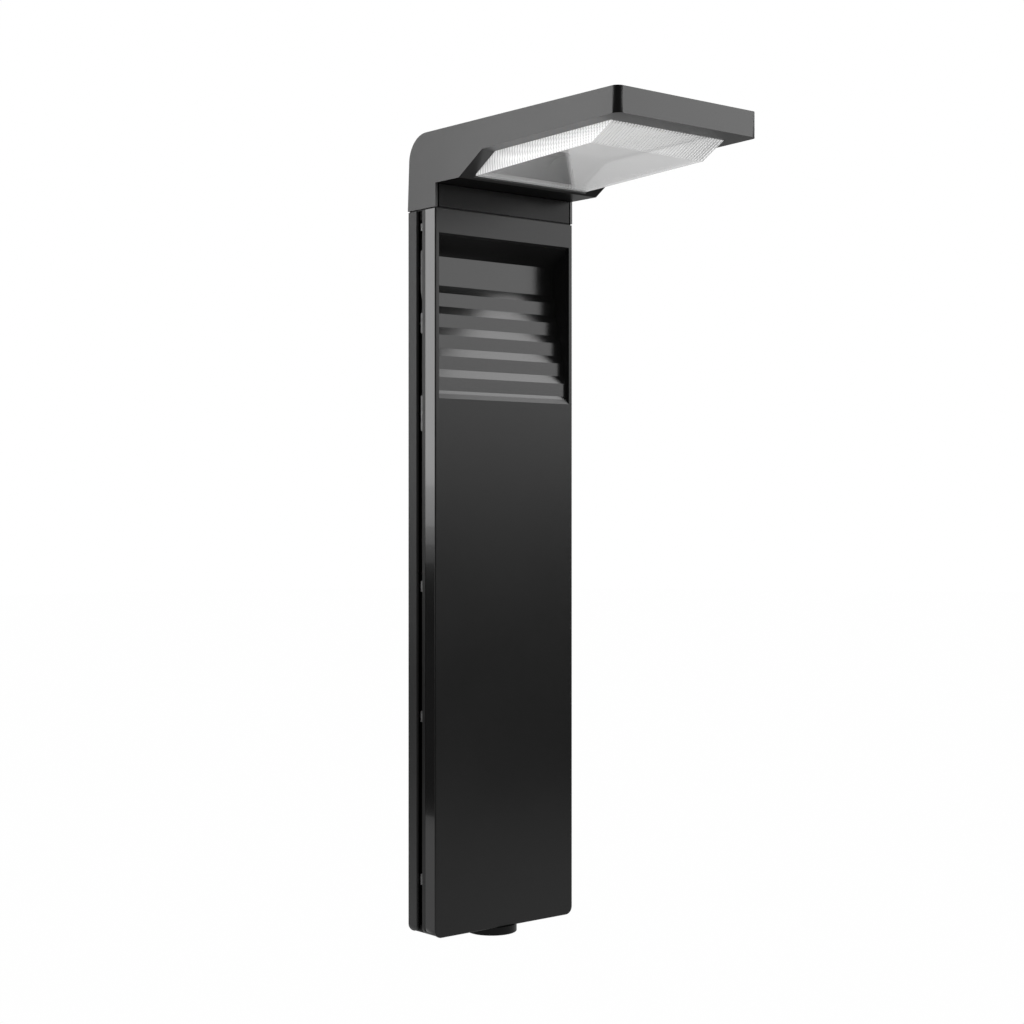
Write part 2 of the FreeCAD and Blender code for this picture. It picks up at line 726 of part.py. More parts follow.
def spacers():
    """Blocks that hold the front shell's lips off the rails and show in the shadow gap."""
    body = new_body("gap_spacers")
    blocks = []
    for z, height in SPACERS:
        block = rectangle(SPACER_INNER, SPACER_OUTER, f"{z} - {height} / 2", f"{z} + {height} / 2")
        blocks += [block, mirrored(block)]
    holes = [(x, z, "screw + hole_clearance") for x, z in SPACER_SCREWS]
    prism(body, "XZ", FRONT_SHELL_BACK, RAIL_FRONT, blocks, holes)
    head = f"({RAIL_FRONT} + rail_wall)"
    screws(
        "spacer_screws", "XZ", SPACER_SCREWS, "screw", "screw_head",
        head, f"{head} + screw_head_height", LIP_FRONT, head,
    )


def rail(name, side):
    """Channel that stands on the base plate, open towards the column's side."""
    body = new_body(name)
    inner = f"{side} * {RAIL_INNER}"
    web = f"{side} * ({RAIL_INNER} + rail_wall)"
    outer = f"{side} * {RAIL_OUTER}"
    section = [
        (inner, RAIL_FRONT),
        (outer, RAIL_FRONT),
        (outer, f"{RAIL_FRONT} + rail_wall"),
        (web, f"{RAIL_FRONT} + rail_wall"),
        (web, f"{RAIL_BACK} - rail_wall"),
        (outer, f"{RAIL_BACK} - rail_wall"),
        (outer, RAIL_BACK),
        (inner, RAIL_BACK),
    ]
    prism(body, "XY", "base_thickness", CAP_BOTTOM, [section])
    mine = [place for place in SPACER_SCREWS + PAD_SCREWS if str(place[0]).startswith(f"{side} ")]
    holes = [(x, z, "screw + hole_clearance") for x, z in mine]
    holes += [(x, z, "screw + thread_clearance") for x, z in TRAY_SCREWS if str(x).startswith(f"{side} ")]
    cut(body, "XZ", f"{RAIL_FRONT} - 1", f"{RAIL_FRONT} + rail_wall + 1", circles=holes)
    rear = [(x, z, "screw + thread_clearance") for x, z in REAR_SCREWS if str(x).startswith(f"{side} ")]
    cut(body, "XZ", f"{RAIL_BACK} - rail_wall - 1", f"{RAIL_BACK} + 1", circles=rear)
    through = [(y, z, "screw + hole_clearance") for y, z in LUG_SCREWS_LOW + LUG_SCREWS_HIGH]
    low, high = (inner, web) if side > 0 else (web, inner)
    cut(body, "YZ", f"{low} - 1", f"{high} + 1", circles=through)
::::
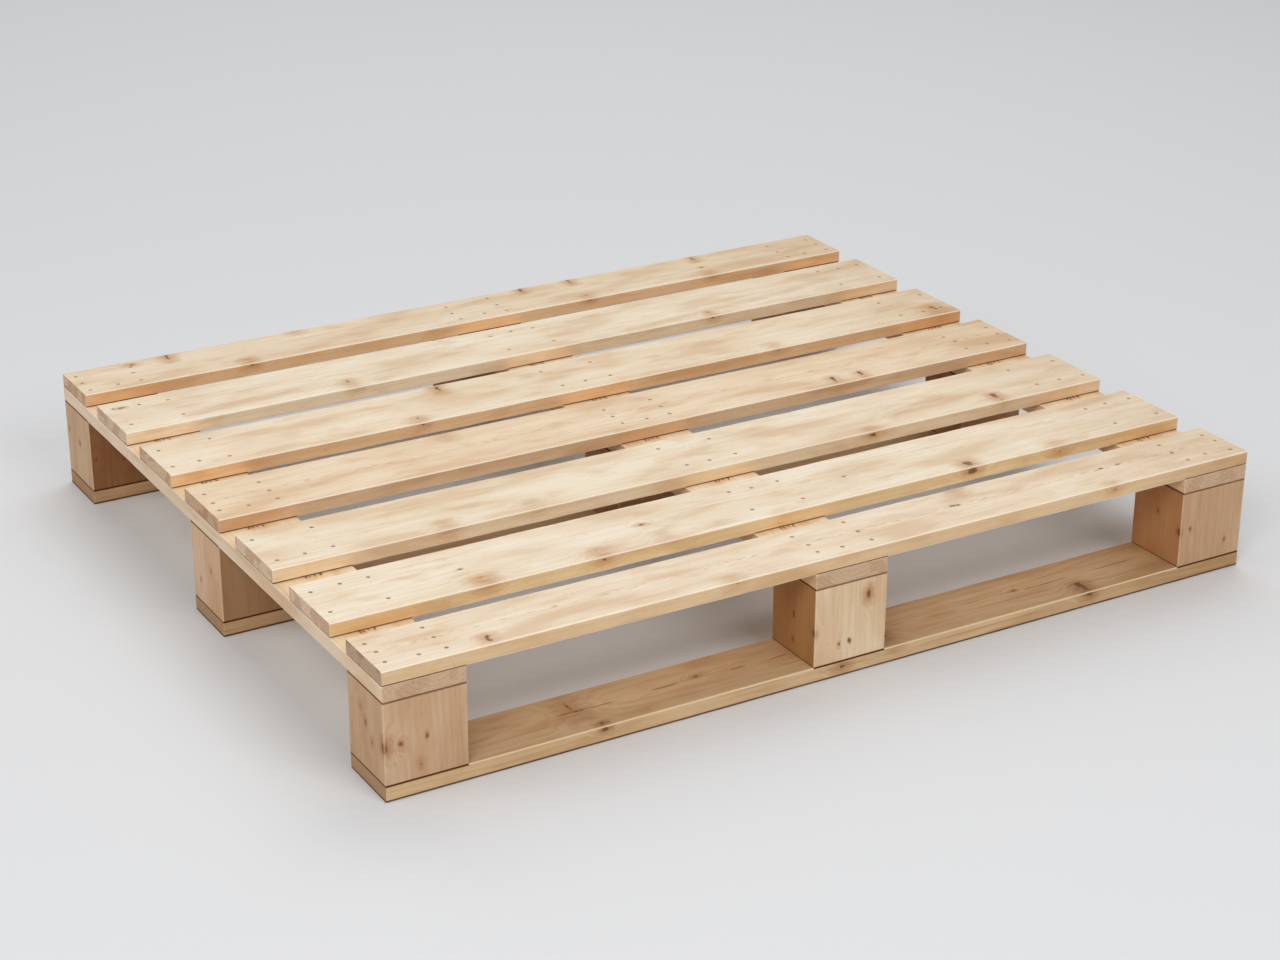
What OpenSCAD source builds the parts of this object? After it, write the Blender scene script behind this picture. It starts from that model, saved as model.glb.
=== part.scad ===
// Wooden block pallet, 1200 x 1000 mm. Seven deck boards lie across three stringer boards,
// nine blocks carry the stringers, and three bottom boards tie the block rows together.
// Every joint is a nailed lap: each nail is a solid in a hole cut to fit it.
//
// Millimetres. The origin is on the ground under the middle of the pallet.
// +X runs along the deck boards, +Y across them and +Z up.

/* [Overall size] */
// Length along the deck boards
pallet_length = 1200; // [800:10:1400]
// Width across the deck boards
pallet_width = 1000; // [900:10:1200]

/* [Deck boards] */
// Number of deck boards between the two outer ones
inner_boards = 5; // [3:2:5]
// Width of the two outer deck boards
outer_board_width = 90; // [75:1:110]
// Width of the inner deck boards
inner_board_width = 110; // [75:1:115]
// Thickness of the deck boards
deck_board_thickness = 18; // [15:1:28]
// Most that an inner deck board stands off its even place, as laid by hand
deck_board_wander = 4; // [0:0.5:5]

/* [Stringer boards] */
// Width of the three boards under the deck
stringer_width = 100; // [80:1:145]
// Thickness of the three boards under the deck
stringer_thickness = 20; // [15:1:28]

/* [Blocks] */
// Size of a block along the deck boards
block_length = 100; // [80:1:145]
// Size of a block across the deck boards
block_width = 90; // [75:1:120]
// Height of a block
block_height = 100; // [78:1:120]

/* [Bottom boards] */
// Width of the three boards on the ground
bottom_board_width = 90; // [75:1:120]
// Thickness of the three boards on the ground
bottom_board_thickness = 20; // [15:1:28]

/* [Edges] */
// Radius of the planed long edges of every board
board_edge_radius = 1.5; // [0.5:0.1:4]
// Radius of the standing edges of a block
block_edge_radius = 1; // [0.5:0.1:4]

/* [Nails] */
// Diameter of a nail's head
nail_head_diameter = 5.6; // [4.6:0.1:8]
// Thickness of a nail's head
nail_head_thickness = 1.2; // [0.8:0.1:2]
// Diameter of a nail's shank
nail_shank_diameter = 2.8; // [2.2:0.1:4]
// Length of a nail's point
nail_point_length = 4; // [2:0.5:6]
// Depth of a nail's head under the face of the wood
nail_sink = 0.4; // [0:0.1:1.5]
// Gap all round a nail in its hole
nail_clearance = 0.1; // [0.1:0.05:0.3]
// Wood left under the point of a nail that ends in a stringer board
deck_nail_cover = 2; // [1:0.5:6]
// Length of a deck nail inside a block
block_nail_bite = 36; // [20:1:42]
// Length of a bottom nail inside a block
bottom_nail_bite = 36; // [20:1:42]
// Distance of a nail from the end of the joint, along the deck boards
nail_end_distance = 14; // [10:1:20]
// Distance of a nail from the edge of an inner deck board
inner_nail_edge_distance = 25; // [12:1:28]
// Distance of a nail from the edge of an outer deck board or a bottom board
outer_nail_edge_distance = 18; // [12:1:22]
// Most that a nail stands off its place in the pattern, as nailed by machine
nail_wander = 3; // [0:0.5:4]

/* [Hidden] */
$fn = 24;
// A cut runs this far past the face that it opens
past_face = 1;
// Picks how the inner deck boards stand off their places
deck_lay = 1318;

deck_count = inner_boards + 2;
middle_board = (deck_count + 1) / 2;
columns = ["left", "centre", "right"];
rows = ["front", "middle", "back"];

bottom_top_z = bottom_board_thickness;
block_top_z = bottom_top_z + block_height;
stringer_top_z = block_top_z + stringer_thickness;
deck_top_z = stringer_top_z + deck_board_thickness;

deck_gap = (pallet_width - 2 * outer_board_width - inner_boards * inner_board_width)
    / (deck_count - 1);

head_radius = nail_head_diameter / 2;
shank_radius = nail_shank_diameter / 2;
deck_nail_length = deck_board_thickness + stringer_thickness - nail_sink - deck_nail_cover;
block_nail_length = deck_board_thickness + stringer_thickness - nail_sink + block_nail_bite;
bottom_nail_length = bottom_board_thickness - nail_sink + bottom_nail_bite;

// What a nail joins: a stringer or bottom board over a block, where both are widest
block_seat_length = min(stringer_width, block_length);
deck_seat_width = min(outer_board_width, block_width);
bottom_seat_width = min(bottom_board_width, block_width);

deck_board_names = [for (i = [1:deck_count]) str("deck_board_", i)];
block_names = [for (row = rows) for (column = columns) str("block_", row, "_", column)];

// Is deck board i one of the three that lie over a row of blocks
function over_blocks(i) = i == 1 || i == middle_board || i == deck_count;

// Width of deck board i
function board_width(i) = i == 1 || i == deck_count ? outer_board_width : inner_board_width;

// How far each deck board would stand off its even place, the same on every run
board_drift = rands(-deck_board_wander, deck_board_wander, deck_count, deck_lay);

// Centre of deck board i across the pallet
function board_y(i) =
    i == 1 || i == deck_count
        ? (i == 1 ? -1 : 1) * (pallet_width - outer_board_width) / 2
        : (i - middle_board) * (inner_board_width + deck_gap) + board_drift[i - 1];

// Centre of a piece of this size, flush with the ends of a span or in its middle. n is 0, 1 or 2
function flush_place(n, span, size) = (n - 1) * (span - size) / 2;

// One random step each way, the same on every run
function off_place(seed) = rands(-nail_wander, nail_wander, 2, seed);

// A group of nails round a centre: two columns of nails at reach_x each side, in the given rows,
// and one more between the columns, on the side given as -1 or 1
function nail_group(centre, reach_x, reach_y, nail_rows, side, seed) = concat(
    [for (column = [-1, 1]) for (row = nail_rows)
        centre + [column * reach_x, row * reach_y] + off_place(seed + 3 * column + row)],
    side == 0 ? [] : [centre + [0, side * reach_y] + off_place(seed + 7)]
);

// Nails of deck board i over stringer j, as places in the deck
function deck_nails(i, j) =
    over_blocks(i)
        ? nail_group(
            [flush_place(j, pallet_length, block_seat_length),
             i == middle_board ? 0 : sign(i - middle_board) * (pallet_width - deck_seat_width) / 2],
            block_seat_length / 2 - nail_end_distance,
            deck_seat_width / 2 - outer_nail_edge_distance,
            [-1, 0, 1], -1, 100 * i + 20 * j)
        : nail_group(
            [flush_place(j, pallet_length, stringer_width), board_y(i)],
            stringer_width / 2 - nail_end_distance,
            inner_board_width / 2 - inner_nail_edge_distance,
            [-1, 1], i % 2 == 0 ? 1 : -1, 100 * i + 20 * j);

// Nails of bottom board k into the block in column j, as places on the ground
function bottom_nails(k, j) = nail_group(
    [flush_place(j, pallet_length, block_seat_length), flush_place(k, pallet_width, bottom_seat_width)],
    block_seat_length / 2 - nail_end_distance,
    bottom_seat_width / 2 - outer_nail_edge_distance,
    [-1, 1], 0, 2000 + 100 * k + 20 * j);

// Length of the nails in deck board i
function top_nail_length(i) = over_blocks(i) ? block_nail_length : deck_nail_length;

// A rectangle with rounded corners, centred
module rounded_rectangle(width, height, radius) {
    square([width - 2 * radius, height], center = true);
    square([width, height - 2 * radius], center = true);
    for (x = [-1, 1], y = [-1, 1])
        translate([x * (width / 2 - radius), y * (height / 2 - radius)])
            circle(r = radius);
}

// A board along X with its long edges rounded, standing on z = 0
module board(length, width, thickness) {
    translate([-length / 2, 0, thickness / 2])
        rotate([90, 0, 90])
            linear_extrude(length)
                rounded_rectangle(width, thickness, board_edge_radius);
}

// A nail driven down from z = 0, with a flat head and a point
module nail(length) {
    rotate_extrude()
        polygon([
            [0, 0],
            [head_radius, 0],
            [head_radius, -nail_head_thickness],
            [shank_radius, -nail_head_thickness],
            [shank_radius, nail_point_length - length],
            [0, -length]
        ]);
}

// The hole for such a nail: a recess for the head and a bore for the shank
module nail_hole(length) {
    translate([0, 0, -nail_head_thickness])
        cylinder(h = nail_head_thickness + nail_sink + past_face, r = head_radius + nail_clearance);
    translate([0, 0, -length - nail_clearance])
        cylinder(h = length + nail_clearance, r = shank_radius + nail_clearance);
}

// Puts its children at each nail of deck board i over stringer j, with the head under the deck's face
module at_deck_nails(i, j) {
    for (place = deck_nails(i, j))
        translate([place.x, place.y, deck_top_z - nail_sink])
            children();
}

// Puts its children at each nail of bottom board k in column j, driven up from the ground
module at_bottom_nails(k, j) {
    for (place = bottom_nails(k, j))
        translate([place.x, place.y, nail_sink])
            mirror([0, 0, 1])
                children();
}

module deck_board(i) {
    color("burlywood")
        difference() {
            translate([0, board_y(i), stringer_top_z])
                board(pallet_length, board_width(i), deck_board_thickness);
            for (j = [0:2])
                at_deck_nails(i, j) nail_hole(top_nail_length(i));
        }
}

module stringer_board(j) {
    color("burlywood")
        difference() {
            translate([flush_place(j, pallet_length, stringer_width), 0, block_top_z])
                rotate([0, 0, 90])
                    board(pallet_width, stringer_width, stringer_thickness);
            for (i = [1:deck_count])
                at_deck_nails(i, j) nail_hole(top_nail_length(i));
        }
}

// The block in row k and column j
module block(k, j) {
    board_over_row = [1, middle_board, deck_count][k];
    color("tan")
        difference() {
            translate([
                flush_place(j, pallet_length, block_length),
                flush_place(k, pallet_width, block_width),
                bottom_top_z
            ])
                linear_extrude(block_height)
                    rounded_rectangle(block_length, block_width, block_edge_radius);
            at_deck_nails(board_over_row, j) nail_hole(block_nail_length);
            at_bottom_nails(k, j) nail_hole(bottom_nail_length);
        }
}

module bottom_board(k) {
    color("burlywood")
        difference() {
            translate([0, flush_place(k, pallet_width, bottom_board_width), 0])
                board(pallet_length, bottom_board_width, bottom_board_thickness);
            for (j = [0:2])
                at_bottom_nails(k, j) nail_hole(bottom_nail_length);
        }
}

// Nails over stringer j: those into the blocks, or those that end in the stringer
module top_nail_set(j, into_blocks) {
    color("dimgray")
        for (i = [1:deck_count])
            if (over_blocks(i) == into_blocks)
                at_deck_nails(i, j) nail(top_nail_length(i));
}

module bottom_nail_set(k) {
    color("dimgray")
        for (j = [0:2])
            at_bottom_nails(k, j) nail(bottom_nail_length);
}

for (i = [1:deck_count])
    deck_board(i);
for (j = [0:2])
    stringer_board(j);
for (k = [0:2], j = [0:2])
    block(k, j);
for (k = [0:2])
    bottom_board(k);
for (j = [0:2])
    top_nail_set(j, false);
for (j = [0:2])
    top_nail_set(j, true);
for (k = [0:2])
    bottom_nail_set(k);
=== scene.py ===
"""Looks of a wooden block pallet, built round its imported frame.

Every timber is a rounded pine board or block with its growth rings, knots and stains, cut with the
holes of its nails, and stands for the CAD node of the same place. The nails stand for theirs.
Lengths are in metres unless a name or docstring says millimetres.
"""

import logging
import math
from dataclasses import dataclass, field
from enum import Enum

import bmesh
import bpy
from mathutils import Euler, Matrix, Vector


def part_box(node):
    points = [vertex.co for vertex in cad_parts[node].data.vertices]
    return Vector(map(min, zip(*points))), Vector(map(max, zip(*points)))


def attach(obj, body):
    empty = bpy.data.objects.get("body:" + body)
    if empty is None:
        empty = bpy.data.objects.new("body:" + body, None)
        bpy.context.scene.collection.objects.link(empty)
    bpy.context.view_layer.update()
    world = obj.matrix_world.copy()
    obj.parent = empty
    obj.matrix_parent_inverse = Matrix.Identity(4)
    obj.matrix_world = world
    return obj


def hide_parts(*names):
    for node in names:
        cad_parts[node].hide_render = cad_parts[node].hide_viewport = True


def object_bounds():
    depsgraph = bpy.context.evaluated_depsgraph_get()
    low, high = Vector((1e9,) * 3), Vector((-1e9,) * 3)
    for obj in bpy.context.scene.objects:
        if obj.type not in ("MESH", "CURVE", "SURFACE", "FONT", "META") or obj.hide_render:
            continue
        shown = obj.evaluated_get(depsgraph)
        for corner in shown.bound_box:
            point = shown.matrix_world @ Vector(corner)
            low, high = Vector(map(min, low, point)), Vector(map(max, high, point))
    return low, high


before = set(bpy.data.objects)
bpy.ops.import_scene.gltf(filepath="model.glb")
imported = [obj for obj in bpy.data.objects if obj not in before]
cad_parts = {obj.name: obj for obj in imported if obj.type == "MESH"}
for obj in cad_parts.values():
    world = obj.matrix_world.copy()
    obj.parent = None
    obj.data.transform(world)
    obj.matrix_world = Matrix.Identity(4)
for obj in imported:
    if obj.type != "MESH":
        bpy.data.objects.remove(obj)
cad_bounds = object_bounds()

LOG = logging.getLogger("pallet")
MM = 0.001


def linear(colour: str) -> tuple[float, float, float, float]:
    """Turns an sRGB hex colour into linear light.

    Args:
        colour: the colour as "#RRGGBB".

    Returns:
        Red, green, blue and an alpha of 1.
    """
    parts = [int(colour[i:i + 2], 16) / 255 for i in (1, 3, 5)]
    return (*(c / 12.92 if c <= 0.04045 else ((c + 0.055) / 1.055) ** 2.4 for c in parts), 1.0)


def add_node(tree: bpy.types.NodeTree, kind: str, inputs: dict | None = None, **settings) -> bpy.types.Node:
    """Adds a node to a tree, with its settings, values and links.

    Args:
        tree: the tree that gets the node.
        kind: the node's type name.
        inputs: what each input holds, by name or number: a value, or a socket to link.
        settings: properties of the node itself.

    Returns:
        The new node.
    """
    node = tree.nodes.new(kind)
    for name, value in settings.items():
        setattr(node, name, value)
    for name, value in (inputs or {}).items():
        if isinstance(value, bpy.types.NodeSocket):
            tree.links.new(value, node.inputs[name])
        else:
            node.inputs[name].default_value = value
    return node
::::
The task: Output exactly those lines that lie from the line with "in the stringer" through the line with "cad_parts[node].hide_render = cad_parts[node].hide_viewport", with both of those lines included.

Solution below:
// Nails over stringer j: those into the blocks, or those that end in the stringer
module top_nail_set(j, into_blocks) {
    color("dimgray")
        for (i = [1:deck_count])
            if (over_blocks(i) == into_blocks)
                at_deck_nails(i, j) nail(top_nail_length(i));
}

module bottom_nail_set(k) {
    color("dimgray")
        for (j = [0:2])
            at_bottom_nails(k, j) nail(bottom_nail_length);
}

for (i = [1:deck_count])
    deck_board(i);
for (j = [0:2])
    stringer_board(j);
for (k = [0:2], j = [0:2])
    block(k, j);
for (k = [0:2])
    bottom_board(k);
for (j = [0:2])
    top_nail_set(j, false);
for (j = [0:2])
    top_nail_set(j, true);
for (k = [0:2])
    bottom_nail_set(k);
=== scene.py ===
"""Looks of a wooden block pallet, built round its imported frame.

Every timber is a rounded pine board or block with its growth rings, knots and stains, cut with the
holes of its nails, and stands for the CAD node of the same place. The nails stand for theirs.
Lengths are in metres unless a name or docstring says millimetres.
"""

import logging
import math
from dataclasses import dataclass, field
from enum import Enum

import bmesh
import bpy
from mathutils import Euler, Matrix, Vector


def part_box(node):
    points = [vertex.co for vertex in cad_parts[node].data.vertices]
    return Vector(map(min, zip(*points))), Vector(map(max, zip(*points)))


def attach(obj, body):
    empty = bpy.data.objects.get("body:" + body)
    if empty is None:
        empty = bpy.data.objects.new("body:" + body, None)
        bpy.context.scene.collection.objects.link(empty)
    bpy.context.view_layer.update()
    world = obj.matrix_world.copy()
    obj.parent = empty
    obj.matrix_parent_inverse = Matrix.Identity(4)
    obj.matrix_world = world
    return obj


def hide_parts(*names):
    for node in names:
        cad_parts[node].hide_render = cad_parts[node].hide_viewport = True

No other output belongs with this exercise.